The exercise:
Below is a listing. Quote from it, exactly, the lines from the one containing "cad_parts[node].hide_render = cad_parts[node].hide_viewport" down to the one containing "FLOOR_SIZE = 12.0", both ends included, and nothing else.

Dataset section:
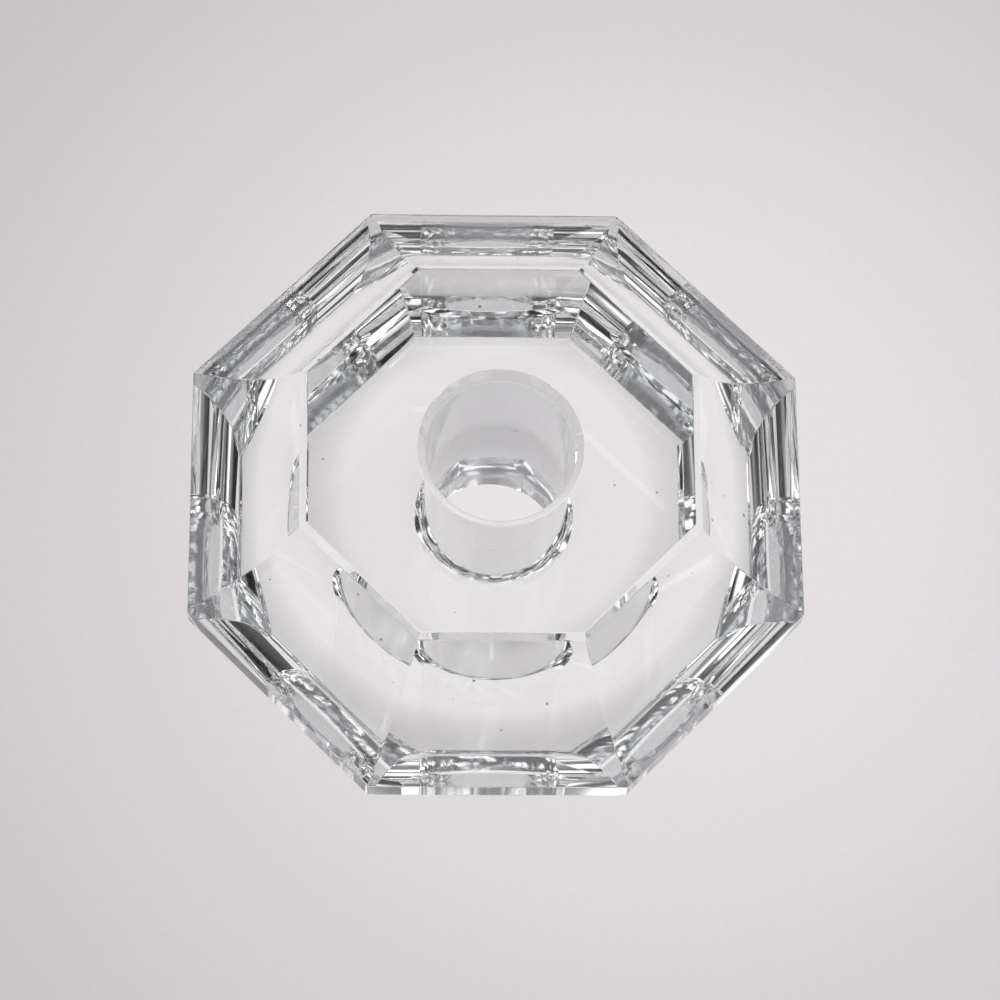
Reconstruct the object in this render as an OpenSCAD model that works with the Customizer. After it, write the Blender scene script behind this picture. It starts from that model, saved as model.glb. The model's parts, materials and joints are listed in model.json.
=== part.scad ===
// Octagonal cut crystal candlestick block with a straight candle bore.
// Two clear blocks are bonded face to face at the widest band, the girdle.
// Millimetres. +Z is up, and the origin is the centre of the foot face.

/* [Body] */
// Width across flats at the girdle
body_af = 95; // [85:1:130]
// Height of the upright girdle band
girdle_h = 4.5; // [2:0.5:8]

/* [Crown block] */
// Width across flats of the flat table on top
table_af = 60.5; // [45:0.5:68]
// Height from the girdle up to the table
crown_h = 19.5; // [12:0.5:30]
// How much the crown's hollow facet turns between its two edges, in degrees
crown_turn = 38; // [5:1:40]

/* [Foot block] */
// Width across flats of the flat foot face
foot_af = 60.5; // [45:0.5:68]
// Height from the foot face up to the girdle
foot_h = 23.5; // [12:0.5:30]
// How much the foot's hollow facet turns between its two edges, in degrees
foot_turn = 24; // [5:1:40]

/* [Candle bore] */
// Diameter of the taper candle that the bore takes
candle_d = 22.2; // [12:0.1:30]
// Clearance around the candle, on the radius
candle_gap = 0.15; // [0.05:0.05:1]
// Size of the bore's chamfer, at the table and at the foot face
bore_chamfer = 1.4; // [0.5:0.1:2.5]

/* [Edges and bond] */
// Size of the flat chamfer around the table and around the foot face
face_chamfer = 1; // [0.5:0.1:1.5]
// Thickness of the clear adhesive between the two blocks
bond_t = 0.1; // [0.05:0.05:0.3]

/* [Hidden] */
sides = 8;
side_angle = 360 / sides;
cut_margin = 1;
cut_l = 2 * body_af;
cove_steps = 8;
bore_r = candle_d / 2 + candle_gap;
bond_z = foot_h + girdle_h / 2;
round_fn = 180;
clear_glass = [0.86, 0.89, 0.89, 0.45];
clear_adhesive = [0.92, 0.93, 0.9, 0.5];

// In one block's side view, the hollow facet runs from its rim to its edge.
function rim_point(skirt_h) = [body_af / 2, skirt_h];
function edge_point(face_af, block_h) = [face_af / 2, block_h - face_chamfer];

// Points along the arc that turns by this angle on its way from the rim to the edge.
// Its centre is out in the open air beside the facet.
function cove_points(rim, edge, turn) =
    let (
        chord = edge - rim,
        radius = norm(chord) / 2 / sin(turn / 2),
        outward = [chord[1], -chord[0]] / norm(chord),
        centre = (rim + edge) / 2 + outward * radius * cos(turn / 2),
        start = atan2(rim[1] - centre[1], rim[0] - centre[0])
    )
    [
        rim,
        for (step = [1 : cove_steps - 1])
            let (angle = start - turn * step / cove_steps)
            centre + radius * [cos(angle), sin(angle)],
        edge
    ];

// What one side's hollow facet and chamfer take away, on the side that faces +X.
module side_cut(face_af, block_h, skirt_h, turn) {
    rim = rim_point(skirt_h);
    edge = edge_point(face_af, block_h);
    past_chamfer = face_chamfer + cut_margin;
    rotate([90, 0, 0])
        linear_extrude(height = cut_l, center = true)
            polygon(concat(
                cove_points(rim, edge, turn),
                [
                    edge + [-past_chamfer, past_chamfer],
                    [rim[0] + cut_margin, edge[1] + past_chamfer],
                    rim + [cut_margin, 0]
                ]
            ));
}

// A plain octagon with one flat side facing +X.
module octagon(across_flats, height) {
    rotate([0, 0, side_angle / 2])
        cylinder(r = across_flats / 2 / cos(side_angle / 2), h = height, $fn = sides);
}

// Eight equal facets, which meet in mitred corners.
module octagonal_block(face_af, block_h, skirt_h, turn) {
    difference() {
        octagon(body_af, block_h);
        for (side = [0 : sides - 1])
            rotate([0, 0, side * side_angle])
                side_cut(face_af, block_h, skirt_h, turn);
    }
}

// The candle bore through one block, opened by a chamfer at the block's flat face.
module bore_cut(block_h) {
    translate([0, 0, -cut_margin])
        cylinder(r = bore_r, h = block_h + 2 * cut_margin, $fn = round_fn);
    translate([0, 0, block_h - bore_chamfer])
        cylinder(
            r1 = bore_r,
            r2 = bore_r + bore_chamfer + cut_margin,
            h = bore_chamfer + cut_margin,
            $fn = round_fn
        );
}

// A bored block with its bond face on z = 0 and its flat face on top.
module bored_block(face_af, facet_h, turn) {
    skirt_h = (girdle_h - bond_t) / 2;
    block_h = facet_h + skirt_h;
    difference() {
        octagonal_block(face_af, block_h, skirt_h, turn);
        bore_cut(block_h);
    }
}

module foot_block() {
    color(clear_glass)
        translate([0, 0, bond_z - bond_t / 2])
            mirror([0, 0, 1])
                bored_block(foot_af, foot_h, foot_turn);
}

module bond_layer() {
    color(clear_adhesive)
        translate([0, 0, bond_z - bond_t / 2])
            difference() {
                octagon(body_af, bond_t);
                translate([0, 0, -cut_margin])
                    cylinder(r = bore_r, h = bond_t + 2 * cut_margin, $fn = round_fn);
            }
}

module crown_block() {
    color(clear_glass)
        translate([0, 0, bond_z + bond_t / 2])
            bored_block(table_af, crown_h, crown_turn);
}

foot_block();
bond_layer();
crown_block();
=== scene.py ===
import json
import math

import bmesh
import bpy
from mathutils import Matrix, Vector

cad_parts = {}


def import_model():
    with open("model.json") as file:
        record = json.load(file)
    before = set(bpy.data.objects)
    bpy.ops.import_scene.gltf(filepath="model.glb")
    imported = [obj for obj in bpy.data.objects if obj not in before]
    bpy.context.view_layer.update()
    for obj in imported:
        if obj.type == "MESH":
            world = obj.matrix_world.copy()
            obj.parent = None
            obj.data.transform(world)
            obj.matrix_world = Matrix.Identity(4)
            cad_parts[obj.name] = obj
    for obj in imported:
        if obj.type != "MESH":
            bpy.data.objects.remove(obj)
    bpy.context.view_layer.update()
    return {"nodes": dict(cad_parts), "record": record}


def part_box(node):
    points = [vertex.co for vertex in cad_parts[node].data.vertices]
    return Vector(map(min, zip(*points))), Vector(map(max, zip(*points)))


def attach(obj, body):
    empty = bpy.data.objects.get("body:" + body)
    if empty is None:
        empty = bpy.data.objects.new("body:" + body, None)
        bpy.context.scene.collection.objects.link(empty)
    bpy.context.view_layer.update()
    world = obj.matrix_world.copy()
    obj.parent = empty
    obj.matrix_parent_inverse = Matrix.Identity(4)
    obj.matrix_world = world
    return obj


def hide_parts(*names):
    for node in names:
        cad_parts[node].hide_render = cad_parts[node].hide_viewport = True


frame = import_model()

# ---------------------------------------------------------------- sizes, in metres
MM = 0.001
SIDES = 8
SIDE_ANGLE = math.tau / SIDES
CORNER_SLOPE = math.tan(SIDE_ANGLE / 2)

BOND_LOW, BOND_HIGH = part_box("bond_layer")[0].z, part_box("bond_layer")[1].z
TABLE_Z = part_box("crown_block")[1].z
BORE_R = next(m for m in frame["record"]["mounts"] if m["name"] == "candle_bore")["dims"]["r_mm"] * MM

NEAR = 0.001 * MM  # two points closer than this are in the same place
BORE_ZONE = 1.5 * BORE_R  # nothing but the bore and its chamfers lies this near the axis
BORE_WALL = 1.02 * BORE_R  # the bore's wall lies within this, and its chamfers outside it
LEVEL = 0.99  # a face whose normal has more z than this lies level
UPRIGHT = 0.1  # a face whose normal has less z than this stands upright
FACET_STEPS = 28  # strips along each hollow facet
BORE_STEPS = 144  # sides of the drawn bore, a whole number of them to each side of the block
ARRIS = 0.16 * MM  # how far the polishing rounds each sharp edge
ARRIS_ANGLE = math.radians(10)  # an edge that turns more than this is a sharp one
SMOOTH_ANGLE = math.radians(50)  # an edge that turns less than this is shaded smooth
FLOOR_GAP = 0.05 * MM  # the air under the foot face
FLOOR_SIZE = 12.0

# How light the floor is, as (metres, light), all of it painted into its glow: a painted pool of light by the
# distance from its brightest spot, and then, as a share of that, by the distance from about the block's axis:
# painted light under the foot face and inside the bore, and painted shadow where the overhang shades it.
GLOW_CENTRE = (0.025, 0.010, 0)
GLOW_REACH = 0.6
FLOOR_GLOW = [
    (0, 0.775),
    (0.045, 0.755),
    (0.065, 0.72),
    (0.085, 0.67),
    (0.11, 0.62),
    (0.125, 0.58),
    (0.2, 0.48),
    (0.4, 0.41),
    (0.6, 0.40),
]
SHADE_CENTRE = (0, 0.004, 0)
SHADE_REACH = 0.06
# painted light under the foot face and inside the bore, then painted shadow under the overhang
FLOOR_PAINTED_SHADE_AND_LIGHT = [
    (0, 1.05),
    (0.012, 1.05),
    (0.016, 1.10),
    (0.024, 1.10),
    (0.0265, 0.97),
    (0.029, 0.88),
    (0.032, 0.80),
    (0.042, 0.79),
    (0.046, 1.0),
]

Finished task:
        cad_parts[node].hide_render = cad_parts[node].hide_viewport = True


frame = import_model()

# ---------------------------------------------------------------- sizes, in metres
MM = 0.001
SIDES = 8
SIDE_ANGLE = math.tau / SIDES
CORNER_SLOPE = math.tan(SIDE_ANGLE / 2)

BOND_LOW, BOND_HIGH = part_box("bond_layer")[0].z, part_box("bond_layer")[1].z
TABLE_Z = part_box("crown_block")[1].z
BORE_R = next(m for m in frame["record"]["mounts"] if m["name"] == "candle_bore")["dims"]["r_mm"] * MM

NEAR = 0.001 * MM  # two points closer than this are in the same place
BORE_ZONE = 1.5 * BORE_R  # nothing but the bore and its chamfers lies this near the axis
BORE_WALL = 1.02 * BORE_R  # the bore's wall lies within this, and its chamfers outside it
LEVEL = 0.99  # a face whose normal has more z than this lies level
UPRIGHT = 0.1  # a face whose normal has less z than this stands upright
FACET_STEPS = 28  # strips along each hollow facet
BORE_STEPS = 144  # sides of the drawn bore, a whole number of them to each side of the block
ARRIS = 0.16 * MM  # how far the polishing rounds each sharp edge
ARRIS_ANGLE = math.radians(10)  # an edge that turns more than this is a sharp one
SMOOTH_ANGLE = math.radians(50)  # an edge that turns less than this is shaded smooth
FLOOR_GAP = 0.05 * MM  # the air under the foot face
FLOOR_SIZE = 12.0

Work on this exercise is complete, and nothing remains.